For this week’s episode of The State of Belief, Interfaith Alliance’s weekly radio show and podcast, Brenda joins host Rev. Paul Brandeis Raushenbush to discuss the resurgent threat of censorship and extreme religious influence in America. Over a century after the 1925 trial, her book – recently featured on the front page of the NY Times Book Review –  recounts a fascinating story mirrored by recent attempts to mandate Christian curriculum and indoctrination in public schools.

“We know that books are being banned in libraries, and in schools themselves, by school boards that take upon themselves the idea of what children should read and they legislate that. There’s also censorship more widely about what people can do in their private lives: who they can love, for example; whether or not women have rights to their own bodies. This is the kind of legislation and these are the kinds of issues that are still with us. And sometimes, they form in different ways. I’m not sure a woman’s right to choose was on the boards at that particular time. Women had only just gotten the right to vote. But in point of fact, women were very much part of what was going on. Because suddenly in 1925, as now, the world seemed to be changing, and the question of who decides what the direction of the country should be was really what’s at stake.”

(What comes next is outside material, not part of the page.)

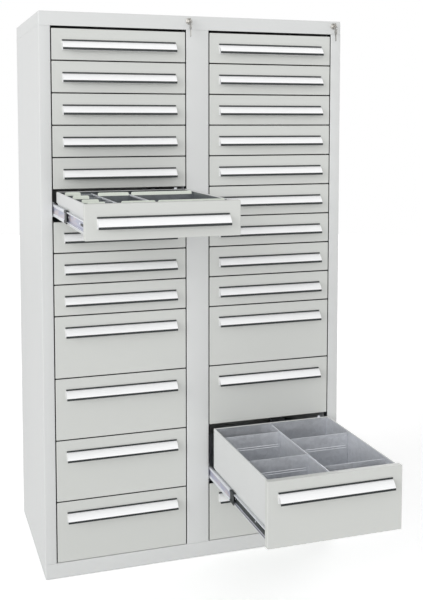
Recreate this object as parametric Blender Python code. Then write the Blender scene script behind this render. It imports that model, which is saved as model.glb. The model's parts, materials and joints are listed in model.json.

– Brenda Wineapple, distinguished author of seven books who is widely celebrated as a literary artist. The New York Times named her book The Impeachers: The Trial of Andrew Johnson one of the ten best nonfiction works of 2019, while Ecstatic Nation: Confidence, Crisis, and Compromise, 1848 to 1877 was recognized as a best book of the year by The New York Times and other publications in 2013. Brenda’s literary works have been honored with numerous awards, including the Literature Award from the American Academy of Arts and Letters, a Pushcart Prize, a Guggenheim Fellowship, and an American Council of Learned Societies Fellowship. She has also received three National Endowment Fellowships, including its Public Scholarship Award.